Author: Omid David
Date: 13:47:33 07/07/02
Go up one level in this thread
On July 07, 2002 at 16:36:57, Robert Hyatt wrote: >On July 07, 2002 at 11:48:27, Omid David wrote: > >>On July 06, 2002 at 23:23:28, Robert Hyatt wrote: >> >>>On July 06, 2002 at 22:29:44, Omid David wrote: >>> >>>>On July 06, 2002 at 10:20:17, Robert Hyatt wrote: >>>> >>>>>On July 06, 2002 at 01:07:36, Ricardo Gibert wrote: >>>>> >>>>>> >>>>>>Okay, but so what? >>>>>> >>>>>>> >>>>>>>So perhaps the idea of "forward pruning" is foreign to us as well... >>>>>> >>>>>>I see no logical difference between deciding which moves are interesting and >>>>>>worth looking at and deciding which moves are not interesting and not worth >>>>>>looking at. It looks to me like 2 sides of the same coin, so your speculation >>>>>>that "perhaps the idea of "forward pruning" is foreign to us as well..." does >>>>>>not seem to be of any consequence. >>>>>> >>>>> >>>>>However, that has been _the point_ of this entire thread: Is DB's search >>>>>inferior because it does lots of extensions, but no forward pruning. I >>>>>simply said "no, the two can be 100% equivalent". >>>> >>>>Just a quick point: The last winner of WCCC which *didn't* use forward pruning >>>>was Deep Thought in 1989. Since then, forward pruning programs won all WCCC >>>>championships... >>> >>> >>>In 1992 no "supercomputer" played. In 1995 deep thought had bad luck and lost >>>a game it probably wouldn't have lost had it been replayed 20 times. No >>>"supercomputer" (those are the programs that likely relied more on extensions >>>than on forward pruning due to the hardware horsepower they had) has played >>>since 1995... >>> >>>I'm not sure that means a lot, however. IE I don't think that in 1995 fritz >>>was a wild forward pruner either unless you include null move.
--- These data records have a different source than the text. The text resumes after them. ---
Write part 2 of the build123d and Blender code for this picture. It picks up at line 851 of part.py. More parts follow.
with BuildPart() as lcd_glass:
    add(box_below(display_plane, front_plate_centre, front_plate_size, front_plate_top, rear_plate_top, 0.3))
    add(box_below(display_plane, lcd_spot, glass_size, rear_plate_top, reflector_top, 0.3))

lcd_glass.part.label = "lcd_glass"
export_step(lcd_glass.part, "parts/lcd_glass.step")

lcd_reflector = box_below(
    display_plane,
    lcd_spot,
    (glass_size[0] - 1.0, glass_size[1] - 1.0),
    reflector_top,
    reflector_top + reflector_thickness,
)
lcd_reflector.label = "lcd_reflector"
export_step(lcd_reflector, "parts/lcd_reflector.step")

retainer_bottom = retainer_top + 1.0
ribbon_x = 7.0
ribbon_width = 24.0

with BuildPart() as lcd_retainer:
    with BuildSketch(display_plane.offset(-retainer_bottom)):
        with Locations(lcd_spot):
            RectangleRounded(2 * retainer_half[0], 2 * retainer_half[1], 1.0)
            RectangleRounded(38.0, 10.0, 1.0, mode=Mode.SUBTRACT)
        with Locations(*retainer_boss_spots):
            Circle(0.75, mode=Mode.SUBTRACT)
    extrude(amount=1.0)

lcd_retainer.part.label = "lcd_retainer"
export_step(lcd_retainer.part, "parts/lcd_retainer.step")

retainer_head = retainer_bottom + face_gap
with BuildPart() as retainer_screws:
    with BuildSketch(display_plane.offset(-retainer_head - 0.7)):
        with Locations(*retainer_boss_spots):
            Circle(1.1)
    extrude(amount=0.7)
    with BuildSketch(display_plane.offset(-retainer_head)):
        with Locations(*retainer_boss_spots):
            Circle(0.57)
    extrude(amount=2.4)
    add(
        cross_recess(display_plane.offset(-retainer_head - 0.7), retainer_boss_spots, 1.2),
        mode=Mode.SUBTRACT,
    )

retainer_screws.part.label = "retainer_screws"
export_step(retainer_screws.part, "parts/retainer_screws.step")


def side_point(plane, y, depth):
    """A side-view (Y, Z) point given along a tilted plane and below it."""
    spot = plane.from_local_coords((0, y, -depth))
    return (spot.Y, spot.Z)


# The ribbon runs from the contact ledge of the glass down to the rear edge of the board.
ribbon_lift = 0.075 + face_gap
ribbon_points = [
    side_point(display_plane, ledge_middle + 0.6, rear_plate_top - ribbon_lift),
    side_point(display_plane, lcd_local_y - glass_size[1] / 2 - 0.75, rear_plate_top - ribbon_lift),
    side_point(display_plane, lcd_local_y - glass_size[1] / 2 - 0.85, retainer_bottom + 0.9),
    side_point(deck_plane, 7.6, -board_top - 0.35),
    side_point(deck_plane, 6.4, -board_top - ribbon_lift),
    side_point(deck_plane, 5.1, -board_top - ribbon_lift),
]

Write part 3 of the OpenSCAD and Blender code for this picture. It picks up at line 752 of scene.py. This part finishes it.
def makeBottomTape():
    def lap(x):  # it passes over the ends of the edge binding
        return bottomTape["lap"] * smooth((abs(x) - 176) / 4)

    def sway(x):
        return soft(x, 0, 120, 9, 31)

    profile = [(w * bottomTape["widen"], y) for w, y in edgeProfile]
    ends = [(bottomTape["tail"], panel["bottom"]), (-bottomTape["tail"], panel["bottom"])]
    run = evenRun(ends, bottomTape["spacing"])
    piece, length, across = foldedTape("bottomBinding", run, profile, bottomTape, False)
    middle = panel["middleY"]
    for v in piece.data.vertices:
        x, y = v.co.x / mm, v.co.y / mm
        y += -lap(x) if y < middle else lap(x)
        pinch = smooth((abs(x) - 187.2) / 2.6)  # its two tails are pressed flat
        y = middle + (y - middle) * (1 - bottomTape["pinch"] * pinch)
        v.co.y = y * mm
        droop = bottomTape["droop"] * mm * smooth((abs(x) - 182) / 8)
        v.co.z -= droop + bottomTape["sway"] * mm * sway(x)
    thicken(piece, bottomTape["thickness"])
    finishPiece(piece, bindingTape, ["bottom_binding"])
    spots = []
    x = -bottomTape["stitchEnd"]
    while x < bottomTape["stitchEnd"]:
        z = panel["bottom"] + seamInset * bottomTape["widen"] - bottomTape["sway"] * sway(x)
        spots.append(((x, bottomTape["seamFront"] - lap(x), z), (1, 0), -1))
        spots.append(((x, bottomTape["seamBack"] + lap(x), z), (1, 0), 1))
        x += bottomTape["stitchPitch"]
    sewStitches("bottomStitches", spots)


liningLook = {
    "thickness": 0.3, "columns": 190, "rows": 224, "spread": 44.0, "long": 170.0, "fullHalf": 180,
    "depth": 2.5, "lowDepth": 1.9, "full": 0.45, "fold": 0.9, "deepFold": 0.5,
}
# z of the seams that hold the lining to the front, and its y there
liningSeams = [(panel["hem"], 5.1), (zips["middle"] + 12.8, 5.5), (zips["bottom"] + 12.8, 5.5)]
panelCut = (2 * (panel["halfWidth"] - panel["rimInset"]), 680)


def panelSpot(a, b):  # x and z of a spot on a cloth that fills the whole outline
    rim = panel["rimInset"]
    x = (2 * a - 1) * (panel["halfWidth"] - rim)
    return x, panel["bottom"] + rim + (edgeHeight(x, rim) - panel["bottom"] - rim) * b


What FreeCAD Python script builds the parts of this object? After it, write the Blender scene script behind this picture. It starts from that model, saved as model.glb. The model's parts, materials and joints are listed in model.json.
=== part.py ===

Then you >>>would have to include a bunch of supercomputer programs including Cray Blitz >>>as almost all of us used null-move... >> >>I personally consider null-move pruning a form of forward pruning, at least with >>R > 1. I believe Cray Blitz used R = 1 at that time, right? > > >I believe that at that point (1989) everybody was using null-move with R=1. >It is certainly a form of forward pruning, by effect. Yes, and today most programs use at least R=2... The fact is that new ideas in null-move pruning didn't cause this change of attitude, just programmers accepted taking more risks!